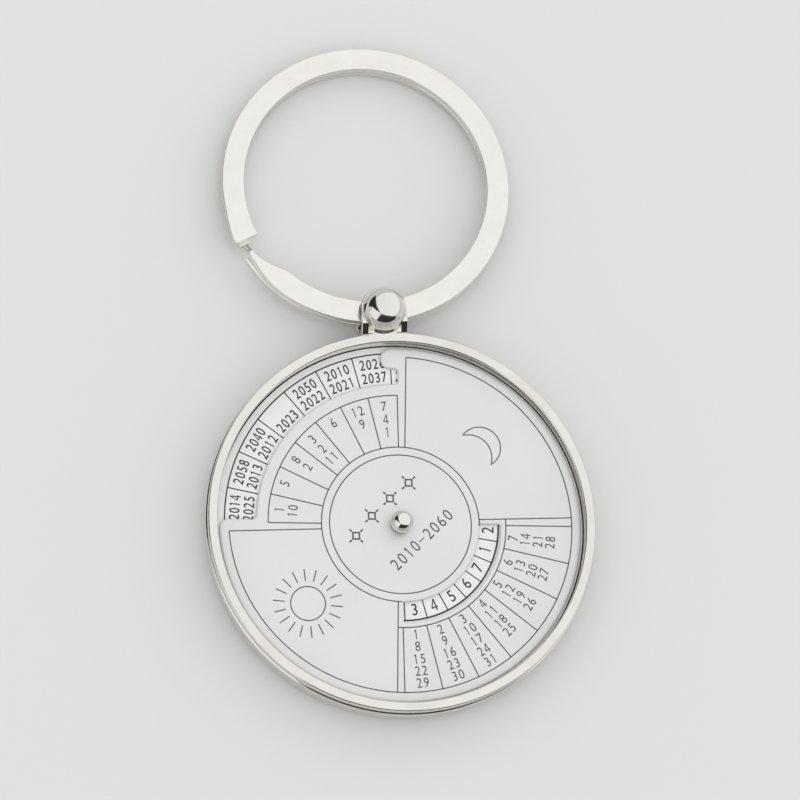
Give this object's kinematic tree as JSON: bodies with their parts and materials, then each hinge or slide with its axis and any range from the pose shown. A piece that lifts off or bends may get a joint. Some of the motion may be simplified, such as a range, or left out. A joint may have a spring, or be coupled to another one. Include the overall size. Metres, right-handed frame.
{
  "type": "perpetual calendar keyring",
  "caption": "Round polished keyring fob with a turning, windowed calendar disc over a year dial, hung from a flat split ring through a domed bail.",
  "frame": {"origin": "centre of the case's flat round back", "axes": "+Z out of the dial's face, +Y from the centre of the case towards the bail and the split ring"},
  "size_m": [0.0406, 0.0716, 0.007],
  "materials": {
    "case": "polished nickel plate on a zinc casting",
    "dial_adhesive": "white double-sided tape",
    "year_dial": "white printed sheet",
    "wave_washer": "bare spring steel",
    "window_disc": "satin light grey, printed",
    "centre_rivet": "polished nickel plate",
    "split_ring": "satin nickel plate"
  },
  "bodies": {
    "body": {"case": "case", "dial_adhesive": "dial_adhesive", "year_dial": "year_dial", "wave_washer": "wave_washer", "centre_rivet": "centre_rivet"},
    "disc": {"window_disc": "window_disc"},
    "ring": {"split_ring": "split_ring"}
  },
  "joints": [
    {"name": "disc_turn", "type": "hinge", "parent": "body", "child": "disc", "pos_m": [0, 0, 0.00249], "axis": [0, 0, 1], "continuous": true},
    {"name": "ring_swing", "type": "hinge", "parent": "body", "child": "ring", "pos_m": [0, 0.0225, 0.00258], "axis": [0.9996, 0.0279, 0], "range_deg": [-130, 148]}
  ]
}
§ §
▶ WHAT IS ASKED
Would you copy out each line exactly as written?

▶ REPLY
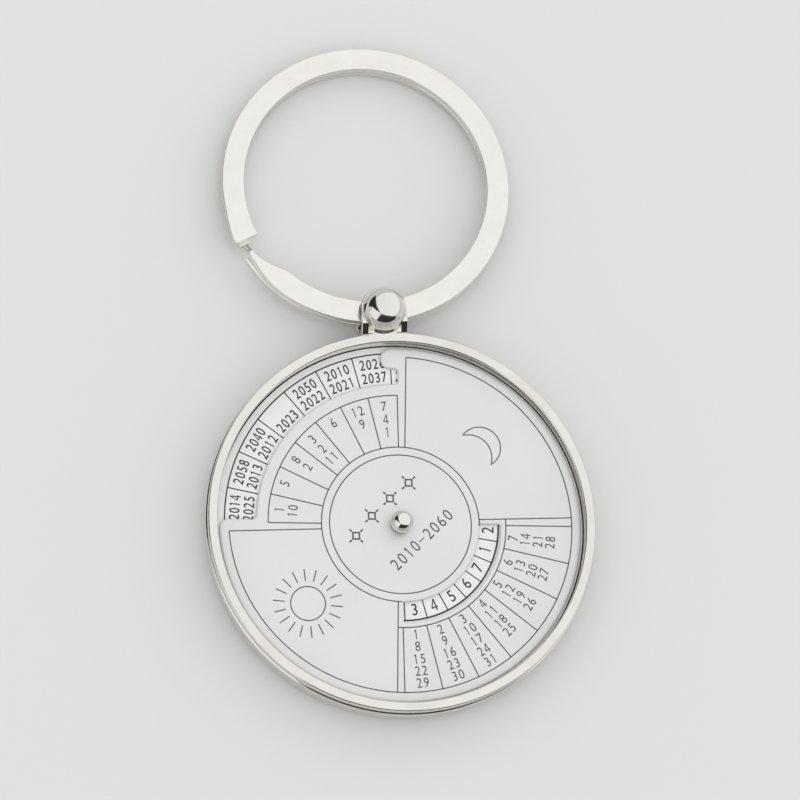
Give this object's kinematic tree as JSON: bodies with their parts and materials, then each hinge or slide with its axis and any range from the pose shown. A piece that lifts off or bends may get a joint. Some of the motion may be simplified, such as a range, or left out. A joint may have a spring, or be coupled to another one. Include the overall size. Metres, right-handed frame.
{
  "type": "perpetual calendar keyring",
  "caption": "Round polished keyring fob with a turning, windowed calendar disc over a year dial, hung from a flat split ring through a domed bail.",
  "frame": {"origin": "centre of the case's flat round back", "axes": "+Z out of the dial's face, +Y from the centre of the case towards the bail and the split ring"},
  "size_m": [0.0406, 0.0716, 0.007],
  "materials": {
    "case": "polished nickel plate on a zinc casting",
    "dial_adhesive": "white double-sided tape",
    "year_dial": "white printed sheet",
    "wave_washer": "bare spring steel",
    "window_disc": "satin light grey, printed",
    "centre_rivet": "polished nickel plate",
    "split_ring": "satin nickel plate"
  },
  "bodies": {
    "body": {"case": "case", "dial_adhesive": "dial_adhesive", "year_dial": "year_dial", "wave_washer": "wave_washer", "centre_rivet": "centre_rivet"},
    "disc": {"window_disc": "window_disc"},
    "ring": {"split_ring": "split_ring"}
  },
  "joints": [
    {"name": "disc_turn", "type": "hinge", "parent": "body", "child": "disc", "pos_m": [0, 0, 0.00249], "axis": [0, 0, 1], "continuous": true},
    {"name": "ring_swing", "type": "hinge", "parent": "body", "child": "ring", "pos_m": [0, 0.0225, 0.00258], "axis": [0.9996, 0.0279, 0], "range_deg": [-130, 148]}
  ]
}